Modeling code records:
· · · · ·
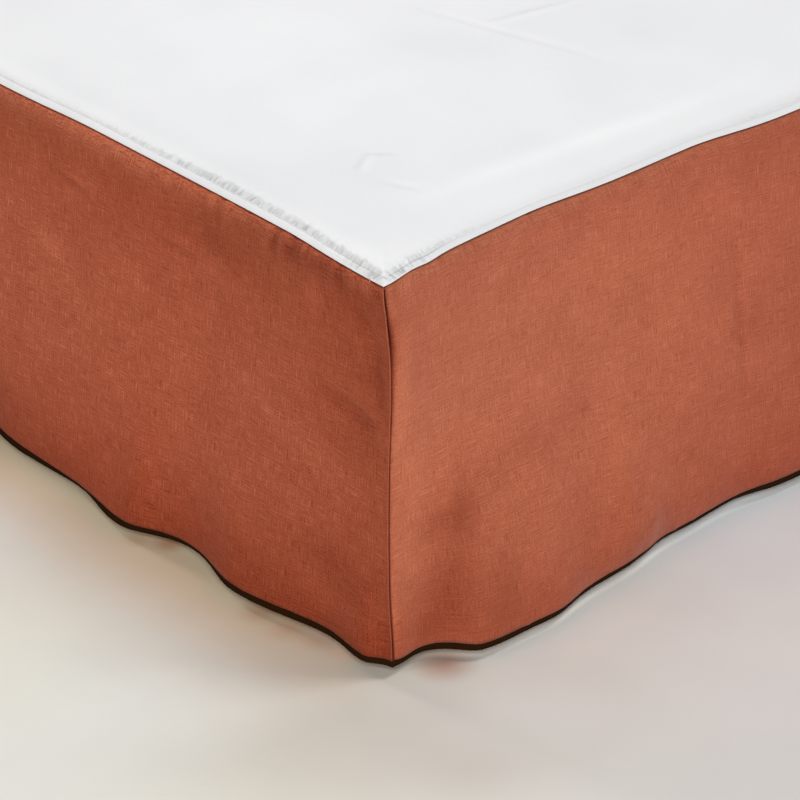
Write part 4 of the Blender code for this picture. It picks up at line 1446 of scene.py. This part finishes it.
def cornerStitchPath(at):
    # down the foot panel, just inside its seam with a side panel
    side = sides["foot"]
    near = np.array([at])
    points = []
    for z in np.linspace(threads["cornerTop"], hemZ + threads["aboveHem"], threads["pathPoints"]):
        if z > shoulderZ:
            turn = math.acos(1 - (deckTop - z) / hang["shoulderRadius"])
            points.append(side.shoulderPoint(near, np.array([turn]), arcInset(turn))[0])
        else:
            points.append(side.hangingPoint(near, z)[0])
    return np.array(points)


def endHemPath(name):
    side = sides[name]
    near = np.array([side.length - threads["endInset"]])
    levels = np.linspace(shoulderZ, hemZ + threads["aboveHem"], threads["pathPoints"])
    return np.array([side.hangingPoint(near, z)[0] for z in levels])


def raised(path, outward, rise):
    return path + np.append(np.array(outward), 0.0) * rise


stitchRuns(
    "deckTopstitching", [deckStitchPath()], threads["deckPitch"], threads["deckStitch"],
    threads["deckRadius"], cottonThread, 3,
)
footSide = sides["foot"]
seamPlaces = (threads["cornerInset"], footSide.length - threads["cornerInset"])
cornerPaths = [raised(cornerStitchPath(at), footSide.outward, threads["cornerRise"]) for at in seamPlaces]
stitchRuns(
    "cornerSeamStitching", cornerPaths,
    threads["cornerPitch"], threads["cornerStitch"], threads["cornerRadius"], linenThread, 4,
)
endPaths = [raised(endHemPath(name), sides[name].outward, threads["endRise"]) for name in ("right", "left")]
stitchRuns(
    "endHemStitching", endPaths, threads["endPitch"], threads["endStitch"],
    threads["cornerRadius"], linenThread, 6,
)


# loose thread ends in the foot seam

looseThreads = {
    "along": 0.0165,
    "radius": 0.00022,
    "points": 6,
    "arch": 0.0012,
    # which way each end stands: along the seam, outwards, up
    "ends": [
        (-0.0016, 0.0012, 0.0030), (0.0006, 0.0022, 0.0026),
        (0.0022, 0.0008, 0.0020), (-0.0004, 0.0016, -0.0014),
    ],
}


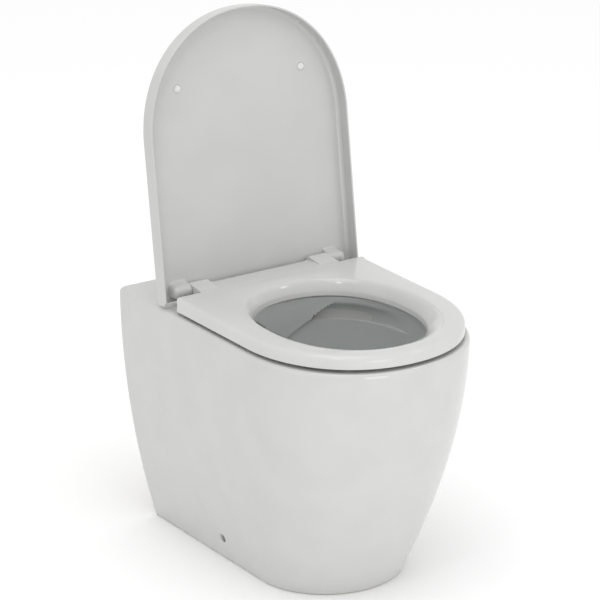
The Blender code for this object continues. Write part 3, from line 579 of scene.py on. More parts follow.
· · · · ·
Repeat only the lines above, from the first line of the entries through the line that contains "return path +", including both ends.

The completed task:
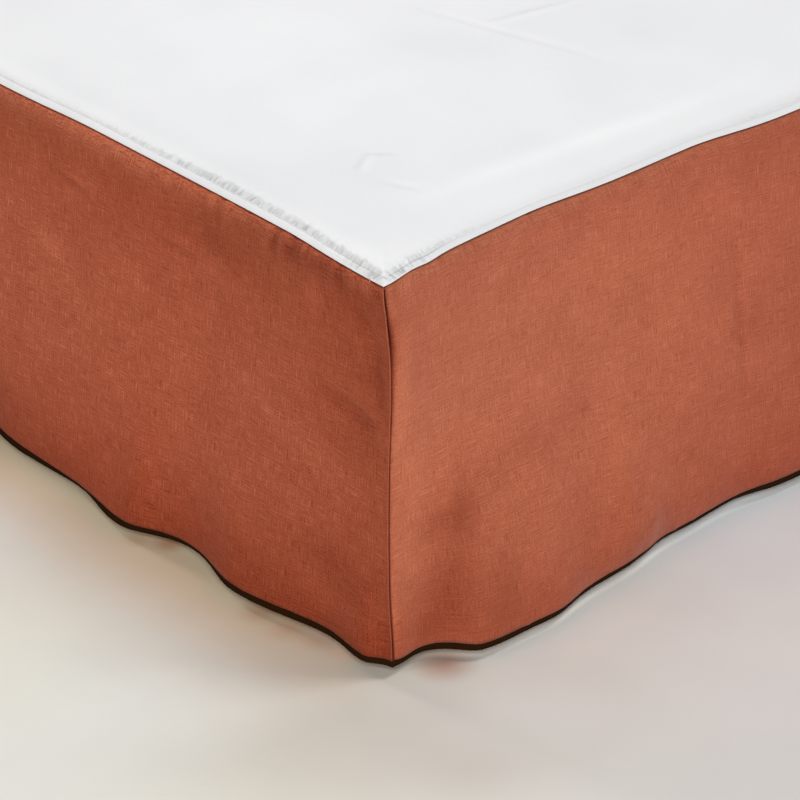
Write part 4 of the Blender code for this picture. It picks up at line 1446 of scene.py. This part finishes it.
def cornerStitchPath(at):
    # down the foot panel, just inside its seam with a side panel
    side = sides["foot"]
    near = np.array([at])
    points = []
    for z in np.linspace(threads["cornerTop"], hemZ + threads["aboveHem"], threads["pathPoints"]):
        if z > shoulderZ:
            turn = math.acos(1 - (deckTop - z) / hang["shoulderRadius"])
            points.append(side.shoulderPoint(near, np.array([turn]), arcInset(turn))[0])
        else:
            points.append(side.hangingPoint(near, z)[0])
    return np.array(points)


def endHemPath(name):
    side = sides[name]
    near = np.array([side.length - threads["endInset"]])
    levels = np.linspace(shoulderZ, hemZ + threads["aboveHem"], threads["pathPoints"])
    return np.array([side.hangingPoint(near, z)[0] for z in levels])


def raised(path, outward, rise):
    return path + np.append(np.array(outward), 0.0) * rise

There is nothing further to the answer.